NA Error and conditioning

Section 2.3 Error and conditioning

Every problem in numerical analysis can be described as follows: there is a map \(F\) depending on some parameters \((x_1,x_2,\dots,x_n)\) (that we call the input) and we want to evaluate numerically \(F\) at a given input. The solution of the problem is an algorithm that will return some other number of parameters \((y_1,y_2,\dots,y_m)\) (that we call the output). To keep things simple, we assume in this section that \(F\) takes in input a single value \(x\) and returns in output a single value \(y\text{.}\)

The fundamental observation that motivates the concept of conditioning is that the input data of a problem are often known only approximatively. Moreover, even when they are known exactly, in general their values cannot be represented exactly in a binary floating point system, such as single or double precision. It is therefore very important to ascertain how sensitive is the problem with respect to small perturbations of the input data, namely: if \(x\) changes by a small amount \(\delta x\text{,}\) how much does change the value of \(F\text{?}\)

Problems where the output of \(F\) changes a lot for a small change \(\delta x\) of \(x\) are called ill-conditioned. We use the following dictionary:

Table 2.3.1.

\(\|\delta x\|\)	input absolute error
\(\|\delta x\|/\|x\|\)	input relative error
\(\|F(x)-F(x+\delta x)\|\)	output absolute error
\(\|F(x)-F(x+\delta x)\|/\|F(x)\|\)	output relative error

Then, roughly, the absolute condition number of a problem is the limit value of the ratio

\begin{equation*} \frac{|F(x)-F(x+\delta x)|}{|\delta x|} \end{equation*}

for \(\delta x\to 0\text{,}\) while its relative condition number is the limit value of the ratio

\begin{equation*} \frac{|F(x)-F(x+\delta x)|/|F(x)|}{|\delta x|/|x|} \end{equation*}

for \(\delta x\to 0\text{.}\)

Roughly speaking, if a problem has condition number of the order of \(10^k\) then, on top of all errors coming from the floating point arithmetic, it is to be expected the loss of about \(k\) decimal digits of accuracy.

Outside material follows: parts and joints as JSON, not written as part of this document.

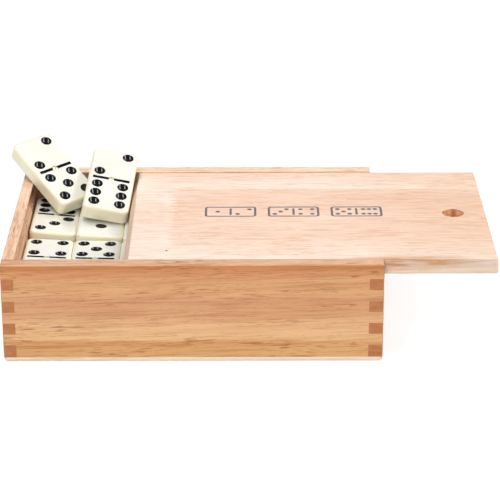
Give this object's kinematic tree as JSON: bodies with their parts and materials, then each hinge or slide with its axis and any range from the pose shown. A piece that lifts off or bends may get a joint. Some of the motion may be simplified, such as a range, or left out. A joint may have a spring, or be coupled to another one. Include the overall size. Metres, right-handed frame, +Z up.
{
  "type": "domino storage box",
  "caption": "Low wooden box with finger-jointed corners and a bevelled lid that slides in a groove, filled with stacked dominoes.",
  "frame": {"origin": "underside of the base panel, at the middle of the carcass", "axes": "+X along the box, the way the lid slides open; -Y is the front face; +Z up"},
  "size_m": [0.2537, 0.1434, 0.072],
  "materials": {
    "base_wood": "satin",
    "front_wood": "satin",
    "back_wood": "satin",
    "side_wood": "satin",
    "lid_wood_pale": "satin",
    "lid_wood_pink": "satin",
    "ivory": "polished",
    "brass": "polished"
  },
  "bodies": {
    "carcass": {"base_panel": "base_wood", "front_wall": "front_wood", "back_wall": "back_wood", "left_wall": "side_wood", "right_wall": "side_wood", "domino_top_front_3": "ivory", "spinner_top_front_3": "brass", "domino_top_rear_1": "ivory", "spinner_top_rear_1": "brass", "domino_top_rear_2": "ivory", "spinner_top_rear_2": "brass", "domino_top_rear_3": "ivory", "spinner_top_rear_3": "brass", "stack_front_1": "ivory", "spinners_front_1": "brass", "stack_front_2": "ivory", "spinners_front_2": "brass", "stack_front_3": "ivory", "spinners_front_3": "brass", "stack_front_4": "ivory", "spinners_front_4": "brass", "stack_front_5": "ivory", "spinners_front_5": "brass", "stack_front_6": "ivory", "spinners_front_6": "brass", "stack_front_7": "ivory", "spinners_front_7": "brass", "stack_rear_1": "ivory", "spinners_rear_1": "brass", "stack_rear_2": "ivory", "spinners_rear_2": "brass", "stack_rear_3": "ivory", "spinners_rear_3": "brass", "stack_rear_4": "ivory", "spinners_rear_4": "brass", "stack_rear_5": "ivory", "spinners_rear_5": "brass", "stack_rear_6": "ivory", "spinners_rear_6": "brass", "stack_rear_7": "ivory", "spinners_rear_7": "brass"},
    "lid": {"lid_front_left_board": "lid_wood_pale", "lid_front_right_board": "lid_wood_pink", "lid_rear_board": "lid_wood_pale"},
    "leaning_left_domino": {"domino_leaning_left": "ivory", "spinner_leaning_left": "brass"},
    "leaning_right_domino": {"domino_leaning_right": "ivory", "spinner_leaning_right": "brass"},
    "front_domino_1": {"domino_top_front_1": "ivory", "spinner_top_front_1": "brass"},
    "front_domino_2": {"domino_top_front_2": "ivory", "spinner_top_front_2": "brass"}
  },
  "joints": [
    {"name": "lid_slide", "type": "slide", "parent": "carcass", "child": "lid", "axis": [1, 0, 0], "range_m": [0, 0.13]},
    {"name": "front_domino_1_lift", "type": "slide", "parent": "carcass", "child": "front_domino_1", "axis": [0, 0, 1], "range_m": [0, 0.06]},
    {"name": "front_domino_2_lift", "type": "slide", "parent": "carcass", "child": "front_domino_2", "axis": [0.0209, 0, 0.9998], "range_m": [0, 0.06]},
    {"name": "leaning_left_lift", "type": "slide", "parent": "carcass", "child": "leaning_left_domino", "axis": [-0.5946, 0.661, 0.4578], "range_m": [0, 0.06]},
    {"name": "leaning_right_lift", "type": "slide", "parent": "carcass", "child": "leaning_right_domino", "axis": [0, 0, 1], "range_m": [0, 0.06]}
  ]
}
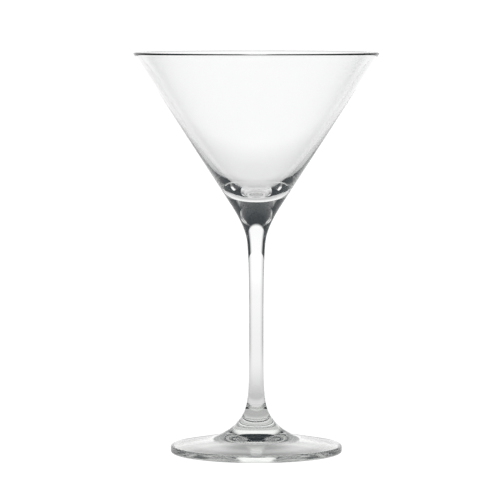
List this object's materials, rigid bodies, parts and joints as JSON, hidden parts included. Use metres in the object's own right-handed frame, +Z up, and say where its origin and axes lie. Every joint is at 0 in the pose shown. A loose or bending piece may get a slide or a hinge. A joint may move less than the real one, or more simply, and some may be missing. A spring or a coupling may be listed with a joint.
{
  "type": "martini glass",
  "caption": "Stemmed cocktail glass with a wide conical bowl, a slim drawn stem and a round flared foot.",
  "frame": {"origin": "centre of the circle that the glass stands on, at table height", "axes": "+Z up along the axis of the stem, from the foot to the rim"},
  "size_m": [0.1162, 0.1162, 0.19],
  "materials": {
    "bowl_glass": "clear, fire-polished",
    "stem_glass": "clear, fire-polished",
    "foot_glass": "clear, fire-polished"
  },
  "bodies": {
    "root": {"bowl": "bowl_glass", "stem": "stem_glass", "foot": "foot_glass"}
  },
  "joints": []
}
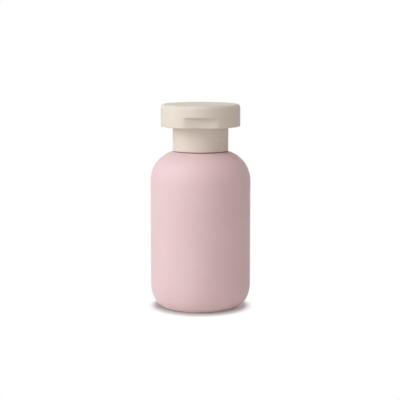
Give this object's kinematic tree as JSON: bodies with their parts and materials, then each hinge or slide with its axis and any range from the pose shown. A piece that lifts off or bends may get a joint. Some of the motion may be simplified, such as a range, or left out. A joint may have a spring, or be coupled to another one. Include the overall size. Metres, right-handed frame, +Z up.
{
  "type": "travel bottle",
  "caption": "Small round travel bottle with a soft shoulder, a screw-on collar cap, a pour plug and a wide flip-top lid on a butterfly hinge.",
  "frame": {"origin": "centre of the bottle's base, on the plane that it stands on", "axes": "+Z up along the bottle's axis, -Y towards the front with the thumb recess, +Y towards the hinge, +X to the right seen from the front"},
  "size_m": [0.048, 0.048, 0.098],
  "materials": {
    "bottle": "satin blow-moulded polyethylene, pale pink, fine grain",
    "plug": "waxy natural low-density polyethylene",
    "seal": "soft light-grey sealing ring",
    "cap": "matte injection-moulded polypropylene, cream",
    "lid": "matte injection-moulded polypropylene, cream",
    "hinge": "flexed polypropylene film of the same moulding, cream"
  },
  "bodies": {
    "bottle_body": {"bottle": "bottle", "neck_plug": "plug"},
    "seal_body": {"sealing_ring": "seal"},
    "cap_body": {"cap_base": "cap", "hinge_film": "hinge", "hinge_strap_left": "hinge", "hinge_strap_right": "hinge"},
    "lid_body": {"flip_lid": "lid"}
  },
  "joints": [
    {"name": "cap_rise", "type": "slide", "parent": "bottle_body", "child": "seal_body", "axis": [0, 0, 1], "range_m": [0, 0.0128]},
    {"name": "cap_unscrew", "type": "hinge", "parent": "seal_body", "child": "cap_body", "pos_m": [0, 0, 0.0758], "axis": [0, 0, 1], "range_deg": [0, 1440]},
    {"name": "lid_hinge", "type": "hinge", "parent": "cap_body", "child": "lid_body", "pos_m": [0, 0.0185, 0.0889], "axis": [-1, 0, 0], "range_deg": [0, 130], "deforming": ["hinge_film", "hinge_strap_left", "hinge_strap_right"]}
  ],
  "couplings": [
    {"joint": "cap_rise", "follows": "cap_unscrew", "m_per_rad": 0.000506}
  ]
}
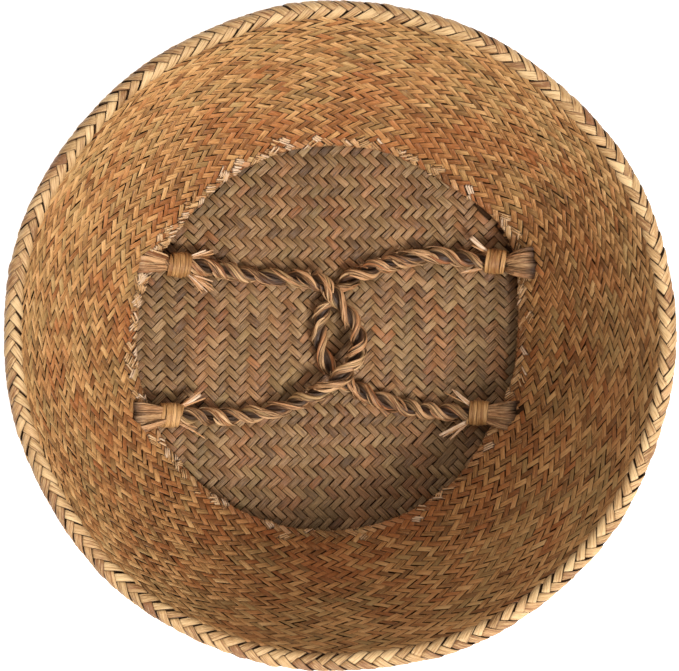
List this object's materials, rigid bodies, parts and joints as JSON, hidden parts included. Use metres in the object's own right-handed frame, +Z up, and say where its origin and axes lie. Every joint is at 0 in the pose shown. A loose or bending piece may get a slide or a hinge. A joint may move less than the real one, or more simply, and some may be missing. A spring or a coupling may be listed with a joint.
{
  "type": "folded belly basket",
  "caption": "Round woven seagrass belly basket, folded: the upper half is pushed down inside, its open rim lies above the woven base, and two twisted rope handles cross there.",
  "frame": {"origin": "centre of the base's underside, on the ground", "axes": "+Z up through the opening; the handles' ends are on the -X and +X sides; Y runs along the handles' hinge lines"},
  "size_m": [0.32, 0.32, 0.138],
  "materials": {
    "base_weave": "matt, olive-brown dried seagrass in a herringbone twill",
    "wall_weave": "satin, golden to red-brown dried seagrass in a herringbone twill",
    "fold_straw": "satin, pale straw seagrass with larger crossings",
    "rim_straw": "satin, turned-over strand ends",
    "rope_grass": "matt, twisted grass rope with dark gaps",
    "raffia": "satin, flat golden raffia strip",
    "cut_ends": "matt, frayed cut grass ends"
  },
  "bodies": {
    "root": {"base_panel": "base_weave", "base_turn": "base_weave", "lower_wall": "wall_weave", "belly_fold": "fold_straw", "upper_wall": "wall_weave"},
    "rim": {"rim_band": "wall_weave", "rim_border": "rim_straw"},
    "left_handle": {"left_handle_rope": "rope_grass", "upper_left_loop": "rope_grass", "upper_left_lashing": "raffia", "upper_left_tails": "cut_ends", "lower_left_loop": "rope_grass", "lower_left_lashing": "raffia", "lower_left_tails": "cut_ends"},
    "right_handle": {"right_handle_rope": "rope_grass", "upper_right_loop": "rope_grass", "upper_right_lashing": "raffia", "upper_right_tails": "cut_ends", "lower_right_loop": "rope_grass", "lower_right_lashing": "raffia", "lower_right_tails": "cut_ends"}
  },
  "joints": [
    {"name": "rim_lift", "type": "slide", "parent": "root", "child": "rim", "axis": [0, 0, 1], "range_m": [0, 0.2384], "deforming": ["upper_wall"]},
    {"name": "left_handle_swing", "type": "hinge", "parent": "rim", "child": "left_handle", "pos_m": [-0.09945, 0, 0.01736], "axis": [0, -1, 0], "range_deg": [0, 80]},
    {"name": "right_handle_swing", "type": "hinge", "parent": "rim", "child": "right_handle", "pos_m": [0.09945, 0, 0.01736], "axis": [0, 1, 0], "range_deg": [0, 70]}
  ],
  "couplings": [
    {"joint": "right_handle_swing", "follows": "left_handle_swing", "ratio": 0.85}
  ]
}
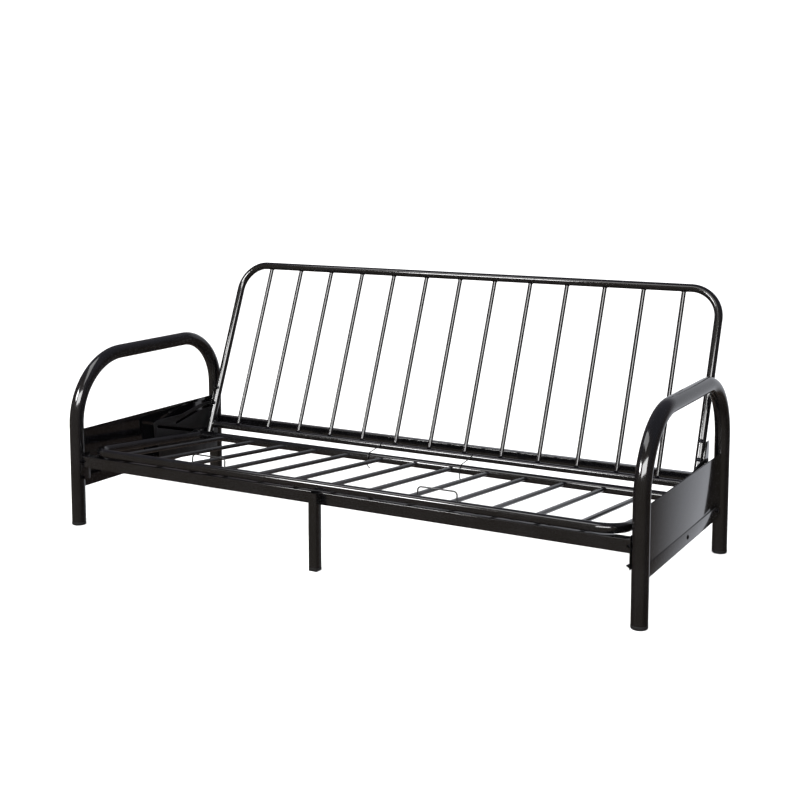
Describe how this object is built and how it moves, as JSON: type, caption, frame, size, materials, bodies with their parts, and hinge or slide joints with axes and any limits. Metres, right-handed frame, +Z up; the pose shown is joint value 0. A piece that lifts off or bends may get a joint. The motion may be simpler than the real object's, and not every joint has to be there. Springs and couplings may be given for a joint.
{
  "type": "futon sofa bed frame",
  "caption": "Black steel tube futon frame: two arched arms, a slatted seat deck that slides forward and a barred back deck that folds flat to make a bed.",
  "frame": {"origin": "on the floor, at the middle of the object's footprint in its sofa position", "axes": "+Z up, -Y the front of the sofa, +X along the sofa to the right seen from the front"},
  "size_m": [2.133, 0.9985, 0.8729],
  "materials": {
    "black_enamel_tube": "gloss black baked enamel on round steel tube",
    "black_enamel_sheet": "gloss black baked enamel on folded sheet and square tube",
    "black_plastic": "moulded black polyethylene foot caps and glide pads",
    "black_zinc_bolt": "black zinc plated steel",
    "black_wire": "black coated steel wire"
  },
  "bodies": {
    "frame": {"arm_tube_left": "black_enamel_tube", "arm_tube_right": "black_enamel_tube", "side_panel_left": "black_enamel_sheet", "side_panel_right": "black_enamel_sheet", "front_rail_left": "black_enamel_sheet", "front_rail_right": "black_enamel_sheet", "rear_rail": "black_enamel_sheet", "centre_leg": "black_enamel_sheet", "centre_leg_cap": "black_plastic", "foot_cap_front_left": "black_plastic", "foot_cap_rear_left": "black_plastic", "foot_cap_front_right": "black_plastic", "foot_cap_rear_right": "black_plastic", "rail_bracket_left": "black_enamel_sheet", "rail_bracket_right": "black_enamel_sheet", "seat_glide_pad_left": "black_plastic", "seat_glide_pad_right": "black_plastic", "guide_plate_left": "black_enamel_sheet", "guide_plate_right": "black_enamel_sheet"},
    "carriage": {"hinge_pin_left": "black_zinc_bolt", "hinge_pin_right": "black_zinc_bolt"},
    "seat": {"seat_frame_tube": "black_enamel_tube", "seat_rear_tube": "black_enamel_tube", "seat_slat_01": "black_enamel_tube", "seat_slat_02": "black_enamel_tube", "seat_slat_03": "black_enamel_tube", "seat_slat_04": "black_enamel_tube", "seat_slat_05": "black_enamel_tube", "seat_slat_06": "black_enamel_tube", "seat_slat_07": "black_enamel_tube", "seat_slat_08": "black_enamel_tube", "seat_slat_09": "black_enamel_tube", "seat_slat_10": "black_enamel_tube", "seat_slat_11": "black_enamel_tube", "seat_slat_12": "black_enamel_tube", "seat_slat_13": "black_enamel_tube", "seat_hinge_lug_left": "black_enamel_sheet", "seat_hinge_lug_right": "black_enamel_sheet", "mattress_stop_left": "black_wire", "mattress_stop_right": "black_wire", "wire_tie_left": "black_wire", "wire_tie_right": "black_wire"},
    "back": {"back_frame_tube": "black_enamel_tube", "back_lower_tube": "black_enamel_tube", "back_bar_01": "black_enamel_tube", "back_bar_02": "black_enamel_tube", "back_bar_03": "black_enamel_tube", "back_bar_04": "black_enamel_tube", "back_bar_05": "black_enamel_tube", "back_bar_06": "black_enamel_tube", "back_bar_07": "black_enamel_tube", "back_bar_08": "black_enamel_tube", "back_bar_09": "black_enamel_tube", "back_bar_10": "black_enamel_tube", "back_bar_11": "black_enamel_tube", "back_bar_12": "black_enamel_tube", "back_bar_13": "black_enamel_tube", "back_bracket_left": "black_enamel_sheet", "back_bracket_right": "black_enamel_sheet"}
  },
  "joints": [
    {"name": "hinge_slide", "type": "slide", "parent": "frame", "child": "carriage", "axis": [0, -0.9682, 0.25], "range_m": [0, 0.2943]},
    {"name": "seat_tilt", "type": "hinge", "parent": "carriage", "child": "seat", "pos_m": [0, 0.22, 0.2094], "axis": [1, 0, 0], "range_deg": [0, 5.05]},
    {"name": "back_fold", "type": "hinge", "parent": "carriage", "child": "back", "pos_m": [0, 0.22, 0.2094], "axis": [-1, 0, 0], "range_deg": [0, 67.8]}
  ],
  "couplings": [
    {"joint": "seat_tilt", "follows": "hinge_slide", "rad_per_m": 0.29647},
    {"joint": "back_fold", "follows": "hinge_slide", "rad_per_m": 4.0202}
  ]
}
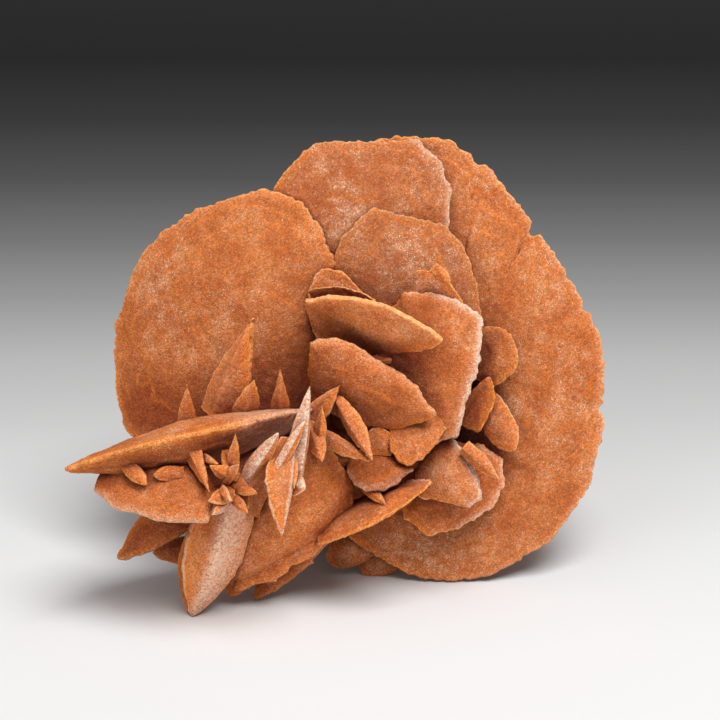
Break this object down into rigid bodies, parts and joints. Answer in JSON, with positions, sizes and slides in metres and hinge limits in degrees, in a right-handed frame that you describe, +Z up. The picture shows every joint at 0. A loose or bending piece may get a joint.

Below we examine the conditioning of the two case studies of this section.

Case study 1: Evaluating the value of a function. Consider the problem discussed in Section 2.1, namely we want to evaluate a smooth function \(f\) at a point \(x_0\text{.}\) In concrete, due to input errors, we will end up evaluating \(f+\varepsilon\delta f\) at a point \(x_0+\delta x\text{.}\)

By Taylor's Theorem truncated at the second order,

\begin{equation*} f(x_0+\delta x) + \varepsilon\delta f(x_0+\delta x) = f(x_0) + \varepsilon\delta f(x_0) + f'(x_0)\delta x + \text{terms of order 2 in }\delta x,\varepsilon \end{equation*}

so that the absolute conditioning number \(K_a(x,f)\) is given by

\begin{equation*} K_a(x_0,f) = |f'(x_0)|, \end{equation*}

while the relative conditioning number \(K_r(x,f)\) is given by

\begin{equation*} K_r(x_0,f) = \frac{|x_0 f'(x_0)|}{|f(x_0)|}. \end{equation*}

Well-conditioned problems are characterized by having either "small enough" absolute conditioning number or a relative conditioning number (enough) smaller than 1.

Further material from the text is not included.